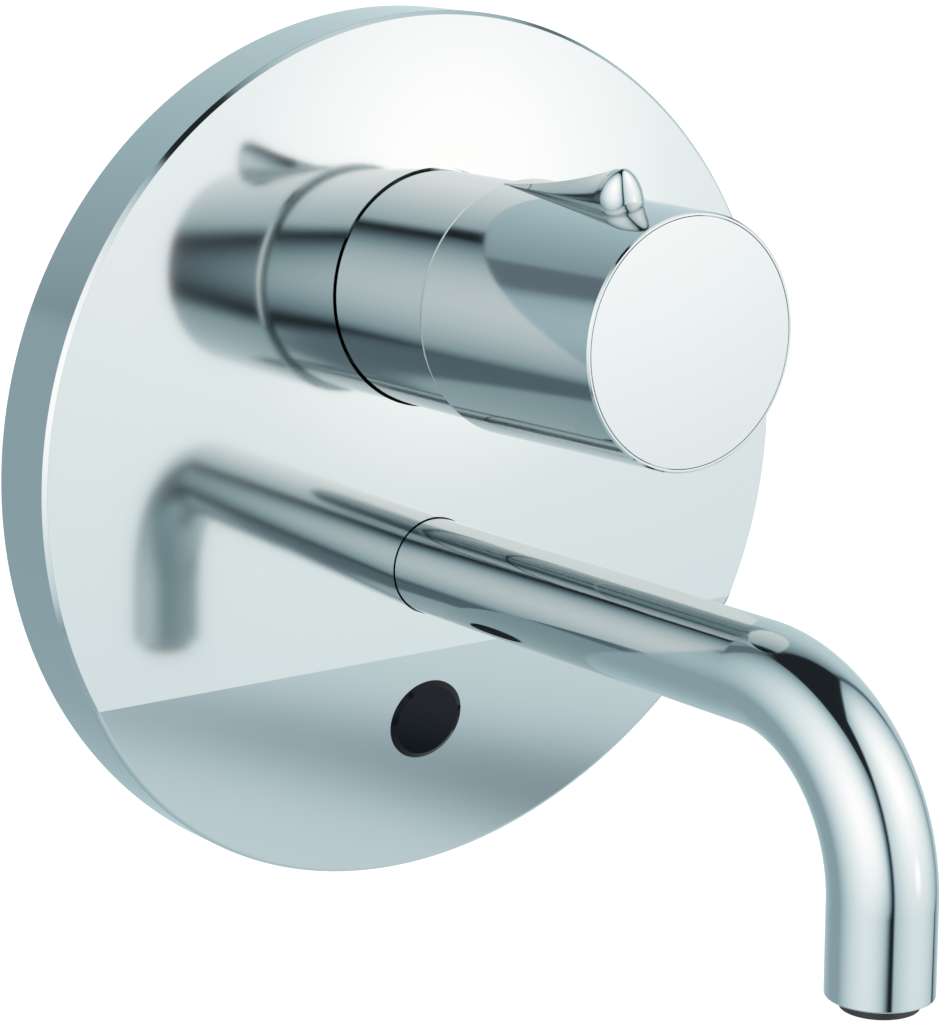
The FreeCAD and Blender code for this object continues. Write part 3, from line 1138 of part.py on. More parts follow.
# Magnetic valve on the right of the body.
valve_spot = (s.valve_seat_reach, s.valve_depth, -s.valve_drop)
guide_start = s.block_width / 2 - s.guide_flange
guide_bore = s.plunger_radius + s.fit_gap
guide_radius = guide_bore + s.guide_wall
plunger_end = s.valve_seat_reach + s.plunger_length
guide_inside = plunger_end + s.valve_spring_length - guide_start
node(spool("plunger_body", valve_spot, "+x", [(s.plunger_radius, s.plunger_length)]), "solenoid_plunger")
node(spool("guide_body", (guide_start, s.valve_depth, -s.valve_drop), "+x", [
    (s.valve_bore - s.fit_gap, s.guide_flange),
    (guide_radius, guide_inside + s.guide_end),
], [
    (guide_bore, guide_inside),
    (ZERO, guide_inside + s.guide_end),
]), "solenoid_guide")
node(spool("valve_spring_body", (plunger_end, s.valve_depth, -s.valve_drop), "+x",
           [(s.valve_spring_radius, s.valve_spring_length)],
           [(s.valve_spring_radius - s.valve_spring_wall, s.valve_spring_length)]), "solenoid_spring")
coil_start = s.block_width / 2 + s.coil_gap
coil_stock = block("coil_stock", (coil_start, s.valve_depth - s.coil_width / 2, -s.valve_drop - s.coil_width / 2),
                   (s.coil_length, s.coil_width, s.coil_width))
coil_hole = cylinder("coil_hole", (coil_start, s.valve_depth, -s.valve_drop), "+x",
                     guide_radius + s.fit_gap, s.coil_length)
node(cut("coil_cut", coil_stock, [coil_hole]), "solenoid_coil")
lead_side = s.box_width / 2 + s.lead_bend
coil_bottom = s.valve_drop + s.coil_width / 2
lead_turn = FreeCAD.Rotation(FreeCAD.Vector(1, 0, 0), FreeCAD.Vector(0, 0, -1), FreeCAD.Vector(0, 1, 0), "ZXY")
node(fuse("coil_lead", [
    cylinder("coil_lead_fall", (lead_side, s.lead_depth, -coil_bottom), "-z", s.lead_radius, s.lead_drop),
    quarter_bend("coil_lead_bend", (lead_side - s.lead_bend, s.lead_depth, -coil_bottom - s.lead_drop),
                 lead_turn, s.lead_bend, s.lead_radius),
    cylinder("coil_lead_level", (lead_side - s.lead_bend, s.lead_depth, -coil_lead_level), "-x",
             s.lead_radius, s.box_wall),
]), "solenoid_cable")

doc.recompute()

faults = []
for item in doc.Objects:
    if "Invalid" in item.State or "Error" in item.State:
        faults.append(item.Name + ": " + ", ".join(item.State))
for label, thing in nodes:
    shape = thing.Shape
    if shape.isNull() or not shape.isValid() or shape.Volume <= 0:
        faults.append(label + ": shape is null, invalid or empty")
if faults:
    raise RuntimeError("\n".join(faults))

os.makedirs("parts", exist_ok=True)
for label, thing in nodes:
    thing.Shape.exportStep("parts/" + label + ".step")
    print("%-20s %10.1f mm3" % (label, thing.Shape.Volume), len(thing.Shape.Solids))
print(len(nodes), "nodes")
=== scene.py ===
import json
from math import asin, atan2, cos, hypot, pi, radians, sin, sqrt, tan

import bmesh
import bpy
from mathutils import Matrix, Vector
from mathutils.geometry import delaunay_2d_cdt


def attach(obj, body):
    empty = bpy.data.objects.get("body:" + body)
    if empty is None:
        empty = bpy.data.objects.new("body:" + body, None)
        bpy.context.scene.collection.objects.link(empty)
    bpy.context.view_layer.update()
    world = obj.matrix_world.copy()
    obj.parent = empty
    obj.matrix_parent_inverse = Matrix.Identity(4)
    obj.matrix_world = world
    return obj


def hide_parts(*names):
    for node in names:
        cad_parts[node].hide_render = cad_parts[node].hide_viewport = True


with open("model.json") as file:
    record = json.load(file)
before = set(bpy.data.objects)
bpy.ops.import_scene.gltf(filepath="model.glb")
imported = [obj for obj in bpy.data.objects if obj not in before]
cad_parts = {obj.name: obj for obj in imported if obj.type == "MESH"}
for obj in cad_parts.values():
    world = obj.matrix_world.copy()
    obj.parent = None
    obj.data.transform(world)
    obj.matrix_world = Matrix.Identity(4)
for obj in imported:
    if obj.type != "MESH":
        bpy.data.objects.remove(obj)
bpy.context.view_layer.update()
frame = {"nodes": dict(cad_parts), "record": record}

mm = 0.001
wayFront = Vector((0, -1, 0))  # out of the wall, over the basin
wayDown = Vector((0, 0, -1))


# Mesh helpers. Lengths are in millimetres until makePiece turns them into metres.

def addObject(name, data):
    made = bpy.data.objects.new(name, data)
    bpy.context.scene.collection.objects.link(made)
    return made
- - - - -
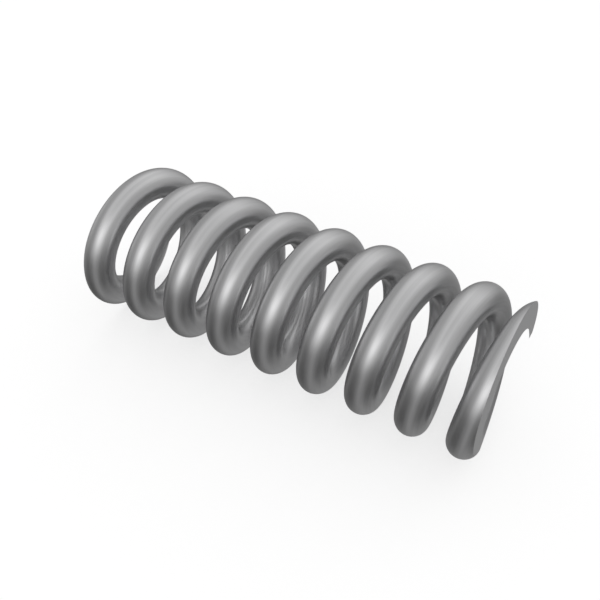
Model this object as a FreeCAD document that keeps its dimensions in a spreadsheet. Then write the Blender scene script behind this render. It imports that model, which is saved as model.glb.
- - - - -
• [Task to complete]
Extract and reproduce exactly the lines opening with the line containing "obj.matrix_world = world" and closing with the line containing "before = set(bpy.data.objects)", inclusive.

• [Result of the exercise]
    obj.matrix_world = world
    return obj


def hide_parts(*names):
    for node in names:
        cad_parts[node].hide_render = cad_parts[node].hide_viewport = True


with open("model.json") as file:
    record = json.load(file)
before = set(bpy.data.objects)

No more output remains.